Je suis une intervenante communautaire auprès d’adultes ayant une déficience intellectuelle depuis de nombreuses années. Je travaille auprès d’un groupe merveilleux composé de plusieurs adultes qui n’ont pas de famille, des adultes représentés par le Curateur Public.  Certains des participants fréquentent le centre d’activités de jour dont j’ai la responsabilité depuis 17 ans.  J’ai la chance d’être à leur côté pour vivre des aventures, des expériences et des activités depuis toutes ces années. Encore aujourd’hui, j’apprends et notre relation ne cesse d’évoluer.  Notre organisme est en principe partenaire du réseau de la santé et des services sociaux. J’aime les participants profondément et je n’ai pas peur de le dire.
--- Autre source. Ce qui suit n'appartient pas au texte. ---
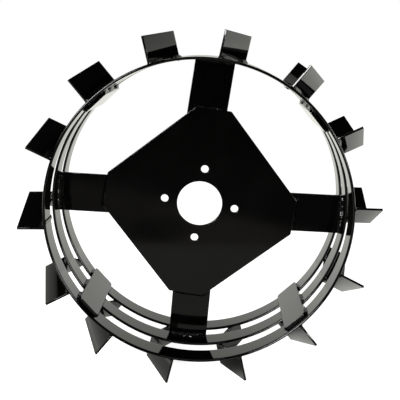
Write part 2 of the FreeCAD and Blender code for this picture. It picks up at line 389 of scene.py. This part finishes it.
def arm_end_angle(side, across):
    """The angle at which a line along the arm, at a distance across it, meets the hoops' inner face."""
    skew = math.radians(arm_skew[side])
    distance = across - arm_skew_point[0] * math.sin(skew)
    return arm_angles[side] + skew + math.asin(distance / hoop_inner_radius)


def arm_outline(side):
    """A rectangle whose outer end follows the hoop's inner face."""
    swing = np.linspace(arm_end_angle(side, -arm_half_width), arm_end_angle(side, arm_half_width), 25)
    outer = hoop_inner_radius * np.stack([np.cos(swing), np.sin(swing)], -1)
    inner = np.array([[arm_inner_end, arm_half_width], [arm_inner_end, -arm_half_width]])
    return np.concatenate([outer, set_arm(inner, side)])


for side in arm_angles:
    bar = flat_plate([arm_outline(side)], arm_back - arm_front, arm_edge_radius,
                     facing_front((arm_front + arm_back) / 2))
    make_piece("arm_" + side + "_bar", [bar], plate_enamel, "black_paint", "arm_" + side)


# Tie plates
# Four short flat bars inside the hoops, halfway between the arms, with clipped corners. They hold the
# three hoops at their spacing.

tie_half_width = 18 * mm
tie_thickness = 5 * mm
tie_end_margin = 7 * mm
tie_half_length = half_width - tie_end_margin
tie_corner_cut = 3 * mm
tie_corner_radius = 1.5 * mm
tie_edge_radius = 0.6 * mm
tie_outer_face = math.sqrt(hoop_inner_radius ** 2 - tie_half_width ** 2)
tie_drift = (-1.0, 2.0, 1.0, 2.0)
tie_angles = arm_turn + math.pi / 4 + quarters + np.radians(tie_drift)
tie_enamel = enamel("tie_plate_enamel", 0.06, 0.005 * mm, 0.012 * mm)


def tie_outline():
    """Eight corners in the plane of the axle and the chord: a rectangle with its corners cut at 45
    degrees."""
    length, half, cut = tie_half_length, tie_half_width, tie_corner_cut
    quadrant = np.array([[length, half - cut], [length - cut, half]])
    mirror = np.array([[-1, 1]])
    upper = np.concatenate([quadrant, quadrant[::-1] * mirror])
    return np.concatenate([upper, -upper])


def inside_hoops(angle):
    """Lays a tie plate at an angle: u along the axle, v along the chord, w towards the axle."""
    return lambda u, v, w: turned(np.stack([tie_outer_face - tie_thickness / 2 - w, u, v], -1), angle)


for number, angle in enumerate(tie_angles, 1):
    bar = flat_plate([round_corners(tie_outline(), tie_corner_radius)], tie_thickness, tie_edge_radius,
                     inside_hoops(angle))
    make_piece("tie_plate_%d_bar" % number, [bar], tie_enamel, "black_paint", "tie_plate_%d" % number)


# Lugs
# Fourteen flat bars, each folded to a chevron and stood on its edge across the hoops. The sheared rim is
# a little rounded, and the fold has the radius of the press's tool.

lug_tip_radius = cad_high.x
lug_half_thickness = 1.5 * mm
lug_fold_inner_radius = 3 * mm
lug_fold_radius = lug_fold_inner_radius + lug_half_thickness
lug_lean = math.atan2(lug_sweep, half_width)
lug_apex = -lug_sweep / 2
lug_half_run = (half_width - lug_half_thickness * math.sin(lug_lean)) / math.cos(lug_lean)
lug_enamel = enamel("lug_enamel", 0.055, 0.004 * mm, 0.010 * mm)


def fold_line(run):
    """The bar's centre line, seen end on, at a signed distance from the fold along the unfolded bar.

    Two straight leaves lean forward from the fold, and an arc touches both. Returns the places (y, z) and
    the unit vectors across the bar, towards the inside of the fold.
    """
    tangent = lug_fold_radius * math.tan(lug_lean)
    bend = np.clip(run / lug_fold_radius, -lug_lean, lug_lean)
    straight = np.abs(run) - lug_fold_radius * lug_lean
    along = tangent + straight
    leaf = np.stack([np.sign(run) * along * math.cos(lug_lean), lug_apex + along * math.sin(lug_lean)], -1)
    centre = lug_apex + lug_fold_radius / math.cos(lug_lean)
    arc = np.stack([lug_fold_radius * np.sin(bend), centre - lug_fold_radius * np.cos(bend)], -1)
    place = np.where(straight[:, None] > 0, leaf, arc)
    return place, np.stack([-np.sin(bend), np.cos(bend)], -1)


def make_lug(number, angle):
    """A slab section, from the hoops' outer face to the tip radius, is carried along the fold line.

    At both ends the section draws in along a quarter circle, which rounds the end's edges.
    """
    edge, guard = 0.45 * mm, 0.3 * mm
    turn = np.radians(np.linspace(0.0, 90.0, 4))
    draw_in = np.concatenate([[0.0], edge * (1 - np.cos(turn))])
    from_end = np.concatenate([[edge + guard], edge * (1 - np.sin(turn))])
    ends = lug_half_run - from_end
    inner = np.concatenate([np.linspace(0.0, lug_fold_radius * lug_lean, 7)[1:],
                            np.linspace(lug_fold_radius * lug_lean, ends[0], 16)[1:-1]])
    run = np.concatenate([-ends[::-1], -inner[::-1], [0.0], inner, ends])
    inset = np.concatenate([draw_in[::-1], np.zeros(2 * len(inner) + 1), draw_in])[:, None]
    place, across = fold_line(run)

    quarter = edge * (1 - np.stack([np.sin(turn), np.cos(turn)], -1))
    half_side = np.concatenate([[[0.0, edge + guard]], quarter[::-1][:, ::-1]])
    side_in, rim_in = half_side[:, 0], half_side[:, 1]
    offset = np.concatenate([side_in - lug_half_thickness, lug_half_thickness - side_in[::-1]])
    below = np.concatenate([rim_in, rim_in[::-1]])
    offset = np.concatenate([offset, -offset])
    below = np.concatenate([below, below])
    at_tip = np.repeat([1.0, 0.0], len(offset) // 2)

    shrunk = offset * (1 - inset / lug_half_thickness)
    y = place[:, 0, None] + across[:, 0, None] * shrunk
    z = place[:, 1, None] + across[:, 1, None] * shrunk
    foot = np.sqrt(hoop_outer_radius ** 2 - z ** 2) + below + inset
    tip = lug_tip_radius - below - inset
    x = np.where(at_tip, tip, foot)
    solid = tube(turned(np.stack([x, y, z], -1), angle))
    name = "lug_%02d" % number
    return make_piece(name + "_bar", [solid], lug_enamel, "black_paint", name)


for number, angle in enumerate(lug_angles, 1):
    make_lug(number, angle)


# Welds
# Fillet beads laid by hand, with the ripple of each pool left standing. The enamel lies thicker over
# them, so they shine in short broken lights.

weld_enamel = enamel("weld_enamel", 0.09, 0.010 * mm, 0.020 * mm)
ripple_pitch = 2.2 * mm
bead_lump_spacing = 4 * mm
bead_unevenness = 0.09
ripple_share = 0.12
luck = np.random.default_rng(3)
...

Ma réaction aux articles de La Presse  (article de La Presse (25 janvier) ) au sujet du Curateur Public fût vive, j’y ai perçu l’occasion de témoigner du sentiment d’impuissance que je ressens face à cette giga structure rigide et complexe qui sert de protection à la dignité de plusieurs membres de notre organisme. Dans l’article du 25 janvier, M Bourdon, directeur de la Direction territoriale sud au Curateur public du Québec mentionne que le Curateur Public a un rôle complémentaire à celui des organismes communautaires. C’est dans cette optique de complémentarité que je réagis.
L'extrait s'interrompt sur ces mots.